Dividing Fractions: Understanding the Basics – Purpose of dividing fractions – To share or split things into smaller parts – Division vs. multiplication – Division is the inverse of multiplication – Invert and multiply rule – Flip the second fraction and multiply – Practice with word problems | This slide introduces the concept of dividing fractions, which is a key skill in mathematics. Start by discussing why we need to divide fractions: to figure out how many parts of a whole we have or how to distribute items evenly. Highlight the difference between division and multiplication of fractions, emphasizing that division is essentially multiplying by the reciprocal of the divisor. Explain the ‘invert and multiply’ rule, which is the method of flipping the second fraction (making it the reciprocal) and then multiplying the two fractions. Provide word problems for students to apply this rule, ensuring they understand the practical application of dividing fractions in real-world scenarios. Encourage students to visualize the problems with models or drawings to aid comprehension.

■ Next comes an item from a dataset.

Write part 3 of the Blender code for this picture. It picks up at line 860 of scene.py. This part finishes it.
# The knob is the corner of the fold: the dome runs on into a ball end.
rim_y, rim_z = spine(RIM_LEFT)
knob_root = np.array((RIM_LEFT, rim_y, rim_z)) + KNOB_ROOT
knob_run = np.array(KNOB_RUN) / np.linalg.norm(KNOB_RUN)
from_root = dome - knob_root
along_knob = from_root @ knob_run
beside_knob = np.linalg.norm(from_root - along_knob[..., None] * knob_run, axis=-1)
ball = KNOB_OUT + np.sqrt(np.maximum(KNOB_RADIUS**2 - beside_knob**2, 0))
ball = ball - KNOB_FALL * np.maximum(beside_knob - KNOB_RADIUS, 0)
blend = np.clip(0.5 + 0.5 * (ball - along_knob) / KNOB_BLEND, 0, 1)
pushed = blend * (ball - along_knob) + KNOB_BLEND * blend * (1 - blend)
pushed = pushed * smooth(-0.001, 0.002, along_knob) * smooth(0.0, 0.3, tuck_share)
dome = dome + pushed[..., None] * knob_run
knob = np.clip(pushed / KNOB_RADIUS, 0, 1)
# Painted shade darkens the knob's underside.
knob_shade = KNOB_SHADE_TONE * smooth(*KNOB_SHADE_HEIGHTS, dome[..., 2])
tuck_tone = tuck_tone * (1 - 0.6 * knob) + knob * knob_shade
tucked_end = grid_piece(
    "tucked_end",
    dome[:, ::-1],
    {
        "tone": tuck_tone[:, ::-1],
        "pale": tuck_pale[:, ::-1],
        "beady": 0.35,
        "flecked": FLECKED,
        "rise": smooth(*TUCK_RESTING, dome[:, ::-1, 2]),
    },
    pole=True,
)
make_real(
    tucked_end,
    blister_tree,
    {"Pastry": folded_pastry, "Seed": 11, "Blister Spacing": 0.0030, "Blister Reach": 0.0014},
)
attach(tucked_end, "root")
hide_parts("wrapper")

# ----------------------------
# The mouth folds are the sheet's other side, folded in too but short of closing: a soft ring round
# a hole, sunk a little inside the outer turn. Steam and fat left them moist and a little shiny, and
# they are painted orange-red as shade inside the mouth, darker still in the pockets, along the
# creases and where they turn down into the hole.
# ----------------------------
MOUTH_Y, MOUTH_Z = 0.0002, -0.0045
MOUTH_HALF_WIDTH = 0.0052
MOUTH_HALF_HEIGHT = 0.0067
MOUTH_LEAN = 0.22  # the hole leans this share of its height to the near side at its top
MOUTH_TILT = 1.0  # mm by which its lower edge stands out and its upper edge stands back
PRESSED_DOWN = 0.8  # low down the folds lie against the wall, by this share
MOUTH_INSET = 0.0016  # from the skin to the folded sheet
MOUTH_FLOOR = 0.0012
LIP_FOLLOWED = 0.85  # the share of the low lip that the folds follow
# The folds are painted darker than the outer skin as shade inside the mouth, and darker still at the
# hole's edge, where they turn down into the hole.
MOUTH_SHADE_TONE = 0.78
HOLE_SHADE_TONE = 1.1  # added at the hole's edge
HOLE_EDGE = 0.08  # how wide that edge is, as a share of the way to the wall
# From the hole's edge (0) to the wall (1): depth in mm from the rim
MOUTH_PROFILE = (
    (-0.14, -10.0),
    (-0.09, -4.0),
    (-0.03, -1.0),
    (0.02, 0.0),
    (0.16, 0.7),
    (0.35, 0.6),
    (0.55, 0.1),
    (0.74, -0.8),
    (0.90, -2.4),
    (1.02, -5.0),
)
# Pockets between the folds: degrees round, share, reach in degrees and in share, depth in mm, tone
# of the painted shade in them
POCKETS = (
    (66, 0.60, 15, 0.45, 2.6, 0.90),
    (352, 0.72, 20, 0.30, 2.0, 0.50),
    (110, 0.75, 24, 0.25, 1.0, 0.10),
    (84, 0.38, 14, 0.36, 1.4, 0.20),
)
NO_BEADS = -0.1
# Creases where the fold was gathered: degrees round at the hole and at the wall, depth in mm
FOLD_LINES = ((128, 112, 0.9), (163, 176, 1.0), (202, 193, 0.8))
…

Dividing Fractions: Step by Step – Identify fractions in the problem – Find the fractions that need to be divided. – Write the problem as an equation – Convert the word problem into a fraction division equation. – Multiply by the reciprocal – Instead of dividing, multiply by the flipped divisor. – Solve and simplify the answer – Calculate the product and reduce the fraction if possible. | This slide is aimed at teaching students the process of dividing fractions through word problems. Start by identifying the fractions involved in the problem. Next, translate the word problem into an equation form, which will involve a division sign between the two fractions. Then, teach the students to multiply by the reciprocal (or the inverse) of the divisor, which means flipping the second fraction and changing the division sign to multiplication. Lastly, guide them to solve the equation and simplify the answer to its lowest terms. Encourage students to practice this step-by-step method with various word problems to gain confidence in dividing fractions.

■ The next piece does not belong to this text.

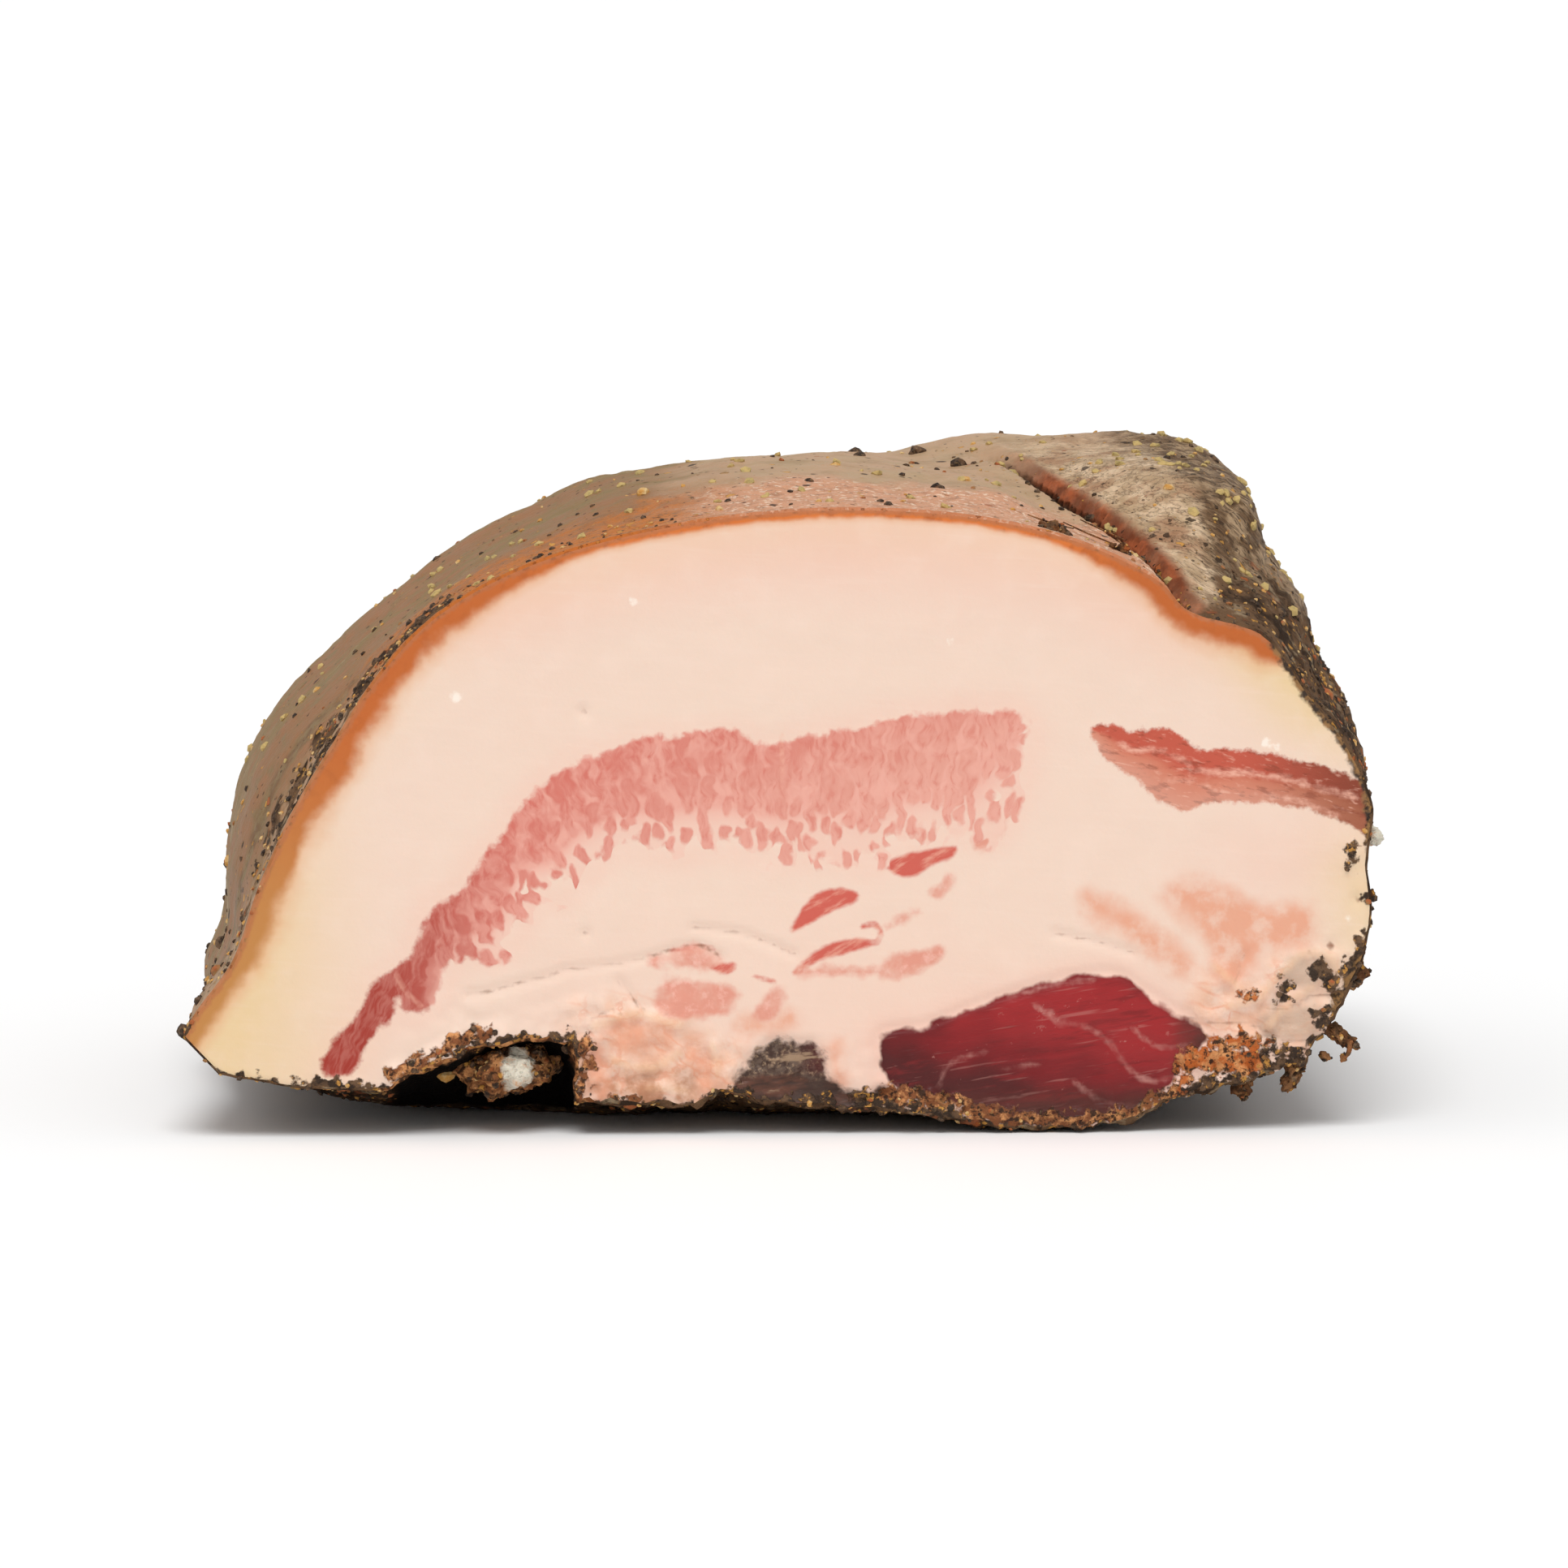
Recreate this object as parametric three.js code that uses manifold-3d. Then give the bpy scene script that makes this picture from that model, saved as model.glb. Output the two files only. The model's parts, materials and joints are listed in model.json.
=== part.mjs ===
// Half a guanciale, cured pork jowl, cut straight across and lying on its flesh side.
// Millimetres, +Z up. The flat cut faces -Y, the arched skin is on top and the far end is rounded.
// The whole piece is one solid: skin, fat and lean have grown together, and the coarse pepper
// pieces of its crust are fused to it. The origin is under the middle of its bounding box.
import * as THREE from "three";
import { mergeVertices } from "three/addons/utils/BufferGeometryUtils.js";
import Module from "manifold-3d";

const wasm = await Module();
wasm.setup();

// Driving dimensions
const LENGTH = 128; // from the cut to the tip of the rounded end
const STRAIGHT = 74; // the part of the length before the rounded end starts
const CUT_HALF_WIDTH = 77.7; // half the width of the cut
const MIDDLE = { x: 1.1, y: 64 }; // the middle of the bounding box, where the origin goes
const CORE = { x: 4, z: 37 }; // the middle of the cut, which bulges are measured from
const TIP = { x: 7, z: 28 }; // where the rounded end closes
const END_SLANT = 0.09; // how much further the right side of the end reaches, per mm of width
const END_ROUNDNESS = 0.82; // under 1 is blunter than a half ellipse
const END_OVAL = { x: 74, z: 37, amount: 0.75 }; // half axes of the oval that the section eases into

// Edge of the cut over the skin, from the thin left edge to the end of the rind
const SKIN_EDGE = [
  [-CUT_HALF_WIDTH, 13.4],
  [-76.5, 16.1],
  [-71.3, 23.4],
  [-67.9, 32.9],
  [-63.6, 42.5],
  [-58.3, 51.5],
  [-52.3, 60.7],
  [-45.3, 68.1],
  [-34.2, 74.5],
  [-17.2, 79.6],
  [4, 82.2],
  [25.3, 81.2],
  [40.3, 77.5],
  [50, 72.5],
  [53.4, 69],
  [61.5, 66.4],
  [64.7, 64.2],
];

// Edge of the cut down the trimmed right side, where there is no rind
const TRIMMED_EDGE = [
  [69.5, 57.5],
  [74.3, 51.1],
  [CUT_HALF_WIDTH, 42.5],
  [77, 35.7],
  [77.6, 28.4],
  [75.9, 21.3],
  [72.7, 14.9],
  [68.6, 8.7],
];

const FOOT_HEIGHT = 0.6; // the underside clears the table by this much, all round the flat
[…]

Dividing Mixed Numbers – Understanding mixed numbers – A mixed number has a whole number and a fraction – Convert to improper fractions – Multiply the whole number by the denominator, add the numerator – Divide using the same method – Follow division steps as with improper fractions – Practice with word problems | This slide introduces students to the concept of dividing mixed numbers. Begin by explaining what mixed numbers are, emphasizing the combination of whole numbers and fractions. Then, guide students through the process of converting mixed numbers to improper fractions, which is a crucial step before division. Use an example like 2 1/3, showing that it converts to 7/3. Next, demonstrate how to divide mixed numbers by applying the same methods used for dividing improper fractions. Finally, provide word problems for students to apply these concepts, ensuring they understand how to handle mixed numbers in various contexts. Encourage students to work through problems step-by-step and to check their work by multiplying their answers.

Word Problems: Division of Fractions – Read and understand the problem – Grasp the scenario and what’s being asked – Visualize with models – Draw fraction models to represent the problem – Solve step by step – Apply division method to find the answer – Discuss the solution – Review the answer and method used | This slide is aimed at practicing word problems involving the division of fractions and mixed numbers. Start by carefully reading the problem to understand what is being asked. Encourage students to visualize the problem by drawing models such as fraction bars or circles, which can help them see the division process. Guide them through solving the problem step by step using the division method taught in class, ensuring they show their work. After finding the solution, have a discussion about the process and the answer to reinforce their understanding. Provide several practice problems and work through them as a class, or have students work in small groups to solve and then present their methods and solutions.

Class Activity: Fraction Division Challenge – Pair up and solve division problems – Use fraction strips or circles – Visual aids to understand fraction division – Present and explain your solutions – Share your reasoning with the class – Reflect on different strategies used – Discuss how various approaches lead to the same answer | This activity is designed to promote collaborative learning and a deeper understanding of dividing fractions through hands-on experience. Students will work in pairs to tackle word problems involving fraction division, using fraction strips or circles to model their solutions visually. This will help them grasp the concept of dividing fractions in a tangible way. After solving the problems, each pair will present their solution to the class, explaining the reasoning behind their approach. Encourage students to listen to others’ explanations as this can offer insights into different methods of solving the same problem. As a teacher, facilitate the discussion by highlighting the effectiveness of various strategies and ensure that each student is engaged and understands the concept.

Wrapping Up: Division of Fractions – Recap of fraction division – Reviewed how to divide fractions and mixed numbers using models. – Practice is key to mastery – Regular practice helps solidify understanding and skills. – Homework: Textbook problems – Solve assigned problems to reinforce today’s lesson. – Share any questions next class | As we conclude today’s lesson on dividing fractions and mixed numbers, it’s crucial to emphasize the importance of practice in mastering these concepts. For homework, students are assigned to solve additional word problems from their textbook, which will help them apply what they’ve learned in a variety of contexts. Encourage students to attempt the problems independently but remind them that questions are welcome in the next class. This will not only help them understand the material better but also prepare them for more complex mathematical concepts in the future.